How much do we really know about the women who stood beside - and sometimes against - the men who shaped medieval England?
I've spent my career studying strategy and power dynamics, mostly in modern contexts. But there's something about medieval political maneuvering that hits different. No satellites, no encrypted comms, just raw ambition and the occasional siege. So when I saw Alison Weir tackling the Norman queens, I figured this was worth 17 hours of my commute time.
Let me cut to the chase: the content here is solid. Weir knows her stuff. She's done the homework, tracked down the primary sources, and built a picture of these five queens that strips away the fairy-tale nonsense. Matilda of Flanders wasn't just "William the Conqueror's wife" - she was a political operator in her own right. And the Empress Maud? That woman waged a civil war for her crown. These weren't damsels. They were players.
The Intelligence Briefing You Didn't Know You Needed
What Weir does well is treat these women as historical actors, not footnotes. She traces their influence on policy, their management of resources when their husbands were off campaigning, their strategic marriages and alliances. It's basically a crash course in soft power before anyone called it that.
The research is impressive without being academic in that dry, "I'm writing for tenure" way. Weir makes the material accessible. She'll explain why a particular alliance mattered, what the stakes were, who stood to gain. For anyone interested in how power actually worked in medieval England - not the Hollywood version - this delivers.
I found myself genuinely engaged during the sections on the Empress Maud. Here's a woman who was designated heir to the English throne, got sidelined when her father died, and then spent years fighting her cousin Stephen for what she believed was rightfully hers. The parallels to modern succession crises aren't hard to see. (And yes, I've seen enough real-world power transitions to appreciate how messy they get.)

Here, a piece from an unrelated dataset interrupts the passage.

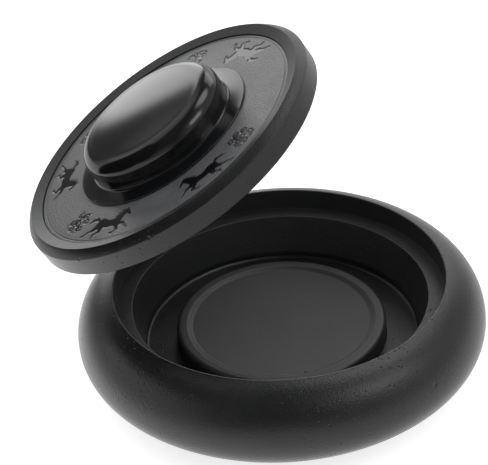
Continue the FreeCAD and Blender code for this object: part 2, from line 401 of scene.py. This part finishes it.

Julia Franklin's Voice - Mixed Results
Now, here's where I have to be honest. Julia Franklin's narration is... functional. Her voice is clear, the pronunciation of medieval names and places seems accurate, and she maintains a consistent pace throughout. But there's a clunkiness to it that kept pulling me out of the narrative.

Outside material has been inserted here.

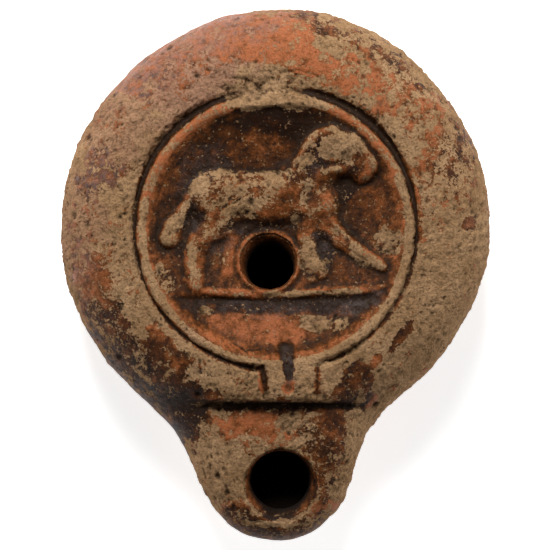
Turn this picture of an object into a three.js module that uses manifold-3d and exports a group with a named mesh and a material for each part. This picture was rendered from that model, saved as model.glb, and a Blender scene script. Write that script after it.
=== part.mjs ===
// Roman oil lamp, pressed from a two-part mould in one piece of clay and fired hard.
// Millimetres, +Z up. The lamp stands on its base disc, the nozzle points to -Y, and the
// origin is the middle of the base disc's underside, on the axis of the round body.
//
// The lamp is one solid: an outer skin, a reservoir inside it, and two holes that open the
// reservoir, one in the sunken disc on top (for filling) and one in the nozzle (for the wick).
import * as THREE from 'three';
import { mergeVertices } from 'three/addons/utils/BufferGeometryUtils.js';
import Module from 'manifold-3d';

const wasm = await Module();
wasm.setup();

// ---------------------------------------------------------------- driving dimensions

const WALL = 3.3;                // clay wall, all round
const SEAM_Z = 14;               // widest level, where the two halves of the mould met

// Plan of the round body: a circle pressed slightly out of true.
const BODY_R = 40.9;
const SWELL = { at: 12, width: 35, by: 1.6 };              // fuller at the back
const FLAT_RIGHT = { at: 140, width: 36.5, by: -1.8 };     // flatter towards the nozzle
const FLAT_LEFT = { at: -140, width: 36.5, by: -0.6 };

// Plan of the nozzle: a blunt oval that melts into the body.
const NOZZLE = { y: -38.5, halfWidth: 15.6, halfLength: 20.1, squareness: 2.2 };
const NECK_LEFT = 11.9;          // size of the hollow curve between body and nozzle
const NECK_RIGHT = 9.7;

// Profile of the top, from the middle outwards.
const DISC_FLOOR_Z = 21.1;       // lowest point of the sunken disc
const DISC_LIP_R = 24.7;
const DISC_LIP_Z = 25.7;
const DISC_SWEEP = 2.4;          // how late the disc turns up to its lip
const EXERGUE = { drop: 0.8, edge: [-11.6, -13], reach: [24, 21.5] };    // sunk strip at the front
const RING = { inside: [21.4, 24.4], outside: [26.5, 25.6], rise: 0.5 }; // long slope in, short slope out
const RING_FOOT = [24, 25.5];    // radii between which the disc climbs to the ring
const LEDGE_FOOT = [22.9, 23.8]; // the same at the worn back, where a ledge is left
const RIM_TOP_Z = 26.1;
const BAND_TOP_Z = 26.4;         // flat bands beside the channel at the front
const SHOULDER_R = 28.4;
const SHOULDER_RUN = 12.6;       // from the widest line in to the flat of the shoulder
const SHOULDER_FULLNESS = 2.05;

// Groove outside the raised ring: deep at the back left and back right, thin elsewhere.
const GROOVE_R = 26.45;
const GROOVE_HALF = 0.45;
const GROOVE_DEPTH = 0.9;
const BROAD_GROOVE = { out: 0.6, half: 0.55, deeper: 0.8 };
const BROAD_RIGHT = { at: 38, width: 28 };
const BROAD_LEFT = { at: -46, width: 30 };
const FAINT_FRONT = { at: 125, width: 26, by: 0.7 };
const TIGHT_FRONT = { at: -155, width: 28, by: -0.5 };

// At the very back ring and groove are rubbed away into a shallow scoop.
const WORN_BACK = { at: -3, width: 15 };
const WORN_BREADTH = 0.7;        // below 1, the worn stretch is broad with short ends
const SCOOP = { r: 27.4, half: 2.2, depth: 0.95 };

// Front of the rim: the ring's two ends turn and run down to a straight step.
const STEP_Y = -32.1;
const STEP_HALF = [12.5, 19];    // the step is sharp up to here, and gone by here
const STEP_SOFTNESS = [0.4, 5];
const STEP_MIDDLE = 0.8;
const STEP_FOOT = { below: 0.9, half: 0.6, depth: 0.6, end: [17, 13] };  // groove along its foot
const BANDS = { left: [-4.9, -3.6], right: [10.6, 9], start: [-23.4, -25], inner: [23.2, 24.8] };
const SIDE_GROOVES = [
  { chain: [[-4.3, -25.8, 0], [-2.5, -25.9, 0], [-2.1, -28, 0], [-1.7, -31.2, 0]], half: 0.5, depth: 1.2 },
  { chain: [[10, -24.3, 0], [8, -25.2, 0], [7.8, -28, 0], [7.9, -31.2, 0]], half: 0.5, depth: 0.6 },
];
const CHANNEL = { chain: [[2, -21.9, 1.8], [2.3, -24.5, 1.35], [2.55, -27.6, 0.85]], depth: 0.85 };
const CHANNEL_EDGE = [0.4, -0.9];
const CHANNEL_START = [-19.8, -22];
const CHANNEL_END = { chain: [[2.5, -29.4, 1.45]], edge: [0.3, -1.3], depth: 0.7 };

// Nozzle top, which slopes down to its tip.
const NOZZLE_TOP_Z = [22.7, 19.6];
const NOZZLE_TOP_SPAN = [-33, -57];
const NOZZLE_EDGE = [9, 5.5];    // rounding of the nozzle's edge, at its root and at its tip
const NOZZLE_EDGE_SPAN = [-30, -46];
const NOZZLE_FULLNESS = 2.1;
const NOZZLE_JOIN = 1.6;         // how softly the nozzle runs into the shoulder
const SHOULDER_JOIN_SPAN = [-26, -22];

// Underside: a bowl on a low base disc.
const BASE_R = 19.5;
const BASE_RISE = 1;
const BASE_EDGE = [-0.1, 0.9];   // where the base disc's side rises, measured from its edge
const BOWL_FULLNESS = 1.6;
const BASE_CIRCLE = { r: 15.6, half: 0.9, depth: 0.7 };    // incised ring in the base

// Reservoir: its ceiling follows the top at the wall's distance.
const CEILING_TOP_Z = 25.9;
const CEILING_JOIN_SPAN = [-31, -25];
const CEILING_EDGE = [4.5, 9];
const CEILING_EDGE_SPAN = [-44, -28];

// Holes: each tapers inwards and leans, because it was cut square to its own surface.
const FILL_HOLE = { rim: [-1.3, -5.75, 21.3], inner: [-1, -7, 17.9], rimR: 5.2, innerR: 4.35 };
const WICK_HOLE = { rim: [1.05, -48.1, 20.4], inner: [0.86, -47.1, 16.8], rimR: 6.7, innerR: 5.45 };
const HOLE_SIDES = 36;
const COLLAR = { gap: 0.35, half: 0.4, rise: 0.45, sides: [0.5, -2.5] };  // clay pushed up by the cut
const COLLAR_MOAT = { gap: 1.3, half: 0.5, depth: 0.25 };
const RELIEF_CLEARANCE = 1.4;    // the relief dies away this far inside the hole's edge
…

The pauses are the main issue. Mid-sentence stops that feel like editing hiccups rather than dramatic effect. It's not a dealbreaker - I've sat through worse briefings, trust me - but it does require some patience. I bumped it up to 1.25x pretty early on, and that helped smooth things out considerably.
Is it the worst narration I've heard? No. But it's not going to win any awards either. One reviewer I came across nailed it: "not one of the best performances I have listened to, but neither was it one of the worst." That's about right.
When the History Clicks
The real value here is Weir's ability to connect the dots across generations. You see how one queen's decisions rippled forward, how alliances made in one reign created problems - or opportunities - in the next. It's strategic thinking across decades, and that's the kind of long-game perspective that's increasingly rare. That same appreciation for how decisions compound over time is what makes Federalist Papers still relevant - different era, same fundamental questions about power and succession.
The book does get repetitive in spots. That's partly the nature of the material - medieval records are fragmentary, and Weir has to acknowledge the gaps while still building her narrative. Some sections feel like she's circling back to make sure you caught the significance. For 17 hours, that can drag.
But when it works, it works. The siege of Winchester, Maud's escape from Oxford Castle in a snowstorm - these moments come alive. You get a sense of what it actually cost these women to pursue power in a world that wasn't built for them.
Mission Debrief
Queue this up if: You're into medieval history, English monarchy, or just want to understand how power worked before gunpowder changed everything. Skip it if: You need a dynamic narrator or want something faster-paced - this is a 17-hour deep dive, not a thriller.
The narration issues are real but manageable, especially at increased speed. The content is strong, the research is solid, and Weir writes with enough personality to keep things moving.
Ranger sat through about half of this one before he started giving me that "can we listen to something with more action" look. Fair enough, buddy. But for those of us who appreciate a good strategic analysis - even one that's 900 years old - mission accomplished.
Just be prepared to work a little harder for it than you might with a more dynamic narrator. The intelligence is there. The delivery just needs some patience.